As in the first part of the film trilogy, the artists first beam themselves back about 30 years for the collective work created for the exhibition at Kunstverein Markdorf and confront the visitors with an installation of teenage self-portraits. Shy, gentle, self-confident, they look at the viewers head-on or in three-quarter profile, gazing at the ground or fixing their opposite with their chin up. We meet seven young people who still have the majority of their lives ahead of them, who are curious about what may yet come. In terms of exhibition dramaturgy, this installation acts as a kind of prologue, as a preface that tunes in to the theme of the exhibition – adolescence, growing up. In addition, all the artists of the collective show children’s and youth portraits that have been created in recent years.
Michel Castaignet (*1971) mostly uses discovered photographic templates from which he composes his paintings. For two of the works shown here, the artificial intelligence Dall-e provided the template for what his teenage years in the 1990s might have looked like. This resulted in the paintings of a sad girl and a rave party scene.
In her works, Kathrin Landa (*1980) concentrates primarily on modeling the faces of the portrayed girls and boys through refined play of light with great craftsmanship. In front of mostly monochrome backgrounds, she stages her models with an expressive gaze, often depicting them with animals, following the tradition of saint symbolism.
Florence Obrecht (*1976) combines tradition and modernity in her portraits of children and young adults in an extremely exciting and idiosyncratic way. Executed in the manner of the old masters, with a fondness for floral decoration and adapting famous images from art history, in her paintings we encounter people in neon-colored sneakers, sportswear, Lidl shorts and hula hoops as accessories of the 80s.
Axel Pahlavi (*1975) exemplarily captures in his black-and-white painting of a young man sitting on an armchair the heaviness and disorientation of the teenage years through his gaze and posture. Pahlavi often uses the figure of the clown to depict the sadness behind the heavily made-up faces. Pahlavi’s paintings usually evade concrete spatial location and can be read like dream sequences in which blurred areas alternate with figurative-realist elements.

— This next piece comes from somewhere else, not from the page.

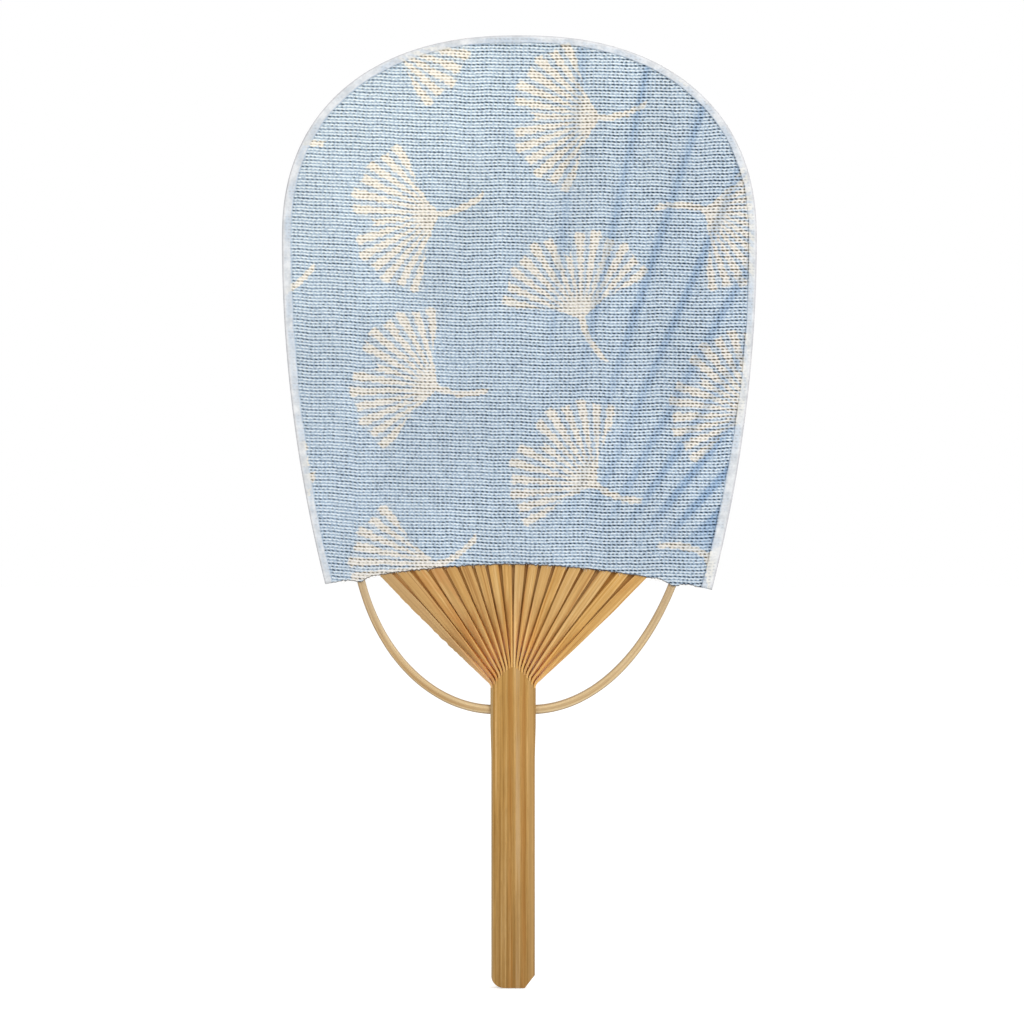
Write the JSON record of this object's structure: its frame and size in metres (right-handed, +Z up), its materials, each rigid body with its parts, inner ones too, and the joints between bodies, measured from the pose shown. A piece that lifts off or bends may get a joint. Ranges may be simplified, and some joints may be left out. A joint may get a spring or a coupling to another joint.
{
  "type": "uchiwa fan",
  "caption": "Flat-handled bamboo hand fan: split ribs spread from the slat, a bent bow through the handle, a rigid fabric leaf and a paper-bound rim.",
  "frame": {"origin": "middle of the hand grip, on the centre line of the handle's slat, half way through its thickness", "axes": "+Z up along the handle towards the leaf, -Y out of the printed front of the leaf, +X to the right seen from the front"},
  "size_m": [0.19, 0.0064, 0.3806],
  "materials": {
    "bamboo_handle": "shaved bamboo, oiled satin",
    "bamboo_ribs": "split bamboo, satin",
    "bamboo_bow": "pale shaved bamboo, satin",
    "string": "twisted cotton, matte",
    "printed_fabric": "coarse plain weave with an ivory print, matte",
    "backing_paper": "plain, matte",
    "binding_paper": "thin, slightly translucent, matte"
  },
  "bodies": {
    "root": {"handle": "bamboo_handle", "bow": "bamboo_bow", "weaving_string": "string", "front_leaf": "printed_fabric", "rear_leaf": "backing_paper", "edge_binding": "binding_paper", "front_rib_01": "bamboo_ribs", "front_rib_02": "bamboo_ribs", "front_rib_03": "bamboo_ribs", "front_rib_04": "bamboo_ribs", "front_rib_05": "bamboo_ribs", "front_rib_06": "bamboo_ribs", "front_rib_07": "bamboo_ribs", "front_rib_08": "bamboo_ribs", "front_rib_09": "bamboo_ribs", "front_rib_10": "bamboo_ribs", "front_rib_11": "bamboo_ribs", "front_rib_12": "bamboo_ribs", "front_rib_13": "bamboo_ribs", "front_rib_14": "bamboo_ribs", "front_rib_15": "bamboo_ribs", "front_rib_16": "bamboo_ribs", "front_rib_17": "bamboo_ribs", "front_rib_18": "bamboo_ribs", "rear_rib_01": "bamboo_ribs", "rear_rib_02": "bamboo_ribs", "rear_rib_03": "bamboo_ribs", "rear_rib_04": "bamboo_ribs", "rear_rib_05": "bamboo_ribs", "rear_rib_06": "bamboo_ribs", "rear_rib_07": "bamboo_ribs", "rear_rib_08": "bamboo_ribs", "rear_rib_09": "bamboo_ribs", "rear_rib_10": "bamboo_ribs", "rear_rib_11": "bamboo_ribs", "rear_rib_12": "bamboo_ribs", "rear_rib_13": "bamboo_ribs", "rear_rib_14": "bamboo_ribs", "rear_rib_15": "bamboo_ribs", "rear_rib_16": "bamboo_ribs", "rear_rib_17": "bamboo_ribs"}
  },
  "joints": []
}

Alexei Tchernyi (*1976) is the only non-painting artist of the Aambulanz collective. Instead of a brush, he uses various scalpel-like tools to work on the paper layers of a sheet in such a way that a relief barely visible to the naked eye emerges. Held in front of a light source, however, the thinner layers of paper become more luminous and stand out against the thicker and thus darker ones. The result is a chiaroscuro reminiscent of Rembrandt, which masterfully illuminates the finely modeled faces.
Alex Tennigkeit (*1976) presents the large-format painting of a boy with visibly running blood vessels, who connects with the baroque-like staged blood-red fireball as the sun god Helios. The „Ninjago“ shorts and the Pokémon placed at his feet complement the cosmic image to a personally coded symbol. In other depictions of young women shown in the exhibition, she deals with the selfie culture in social media as well as with foreign and self-perception.
The children and adolescents depicted by Wu Zhi (*1972) appear androgynous in classical poses in three-quarter profile with hands placed on top of each other and historical-looking headdresses, as attractive angels, masked, as allegories or Rückenfigur. Her classical painting technique, which is particularly evident in the modeling of the faces, the elaboration of light reflections and cast shadows as well as in the execution as tondi, meets modern representational elements.
Frequently, the models of the artists of the Aambulanz collective are their own children and the adolescents whose future the members of the collective are most concerned about. But it is noticeable in the portraits that it is not only about the mere depiction of certain people. How are children today? What does it feel like to be a teenager today? What is the effect of the omnipresence of photography and being photographed? Was it really a more carefree time 30 years ago? The exhibition asks big questions and shows great pictures – the answers are yet to come.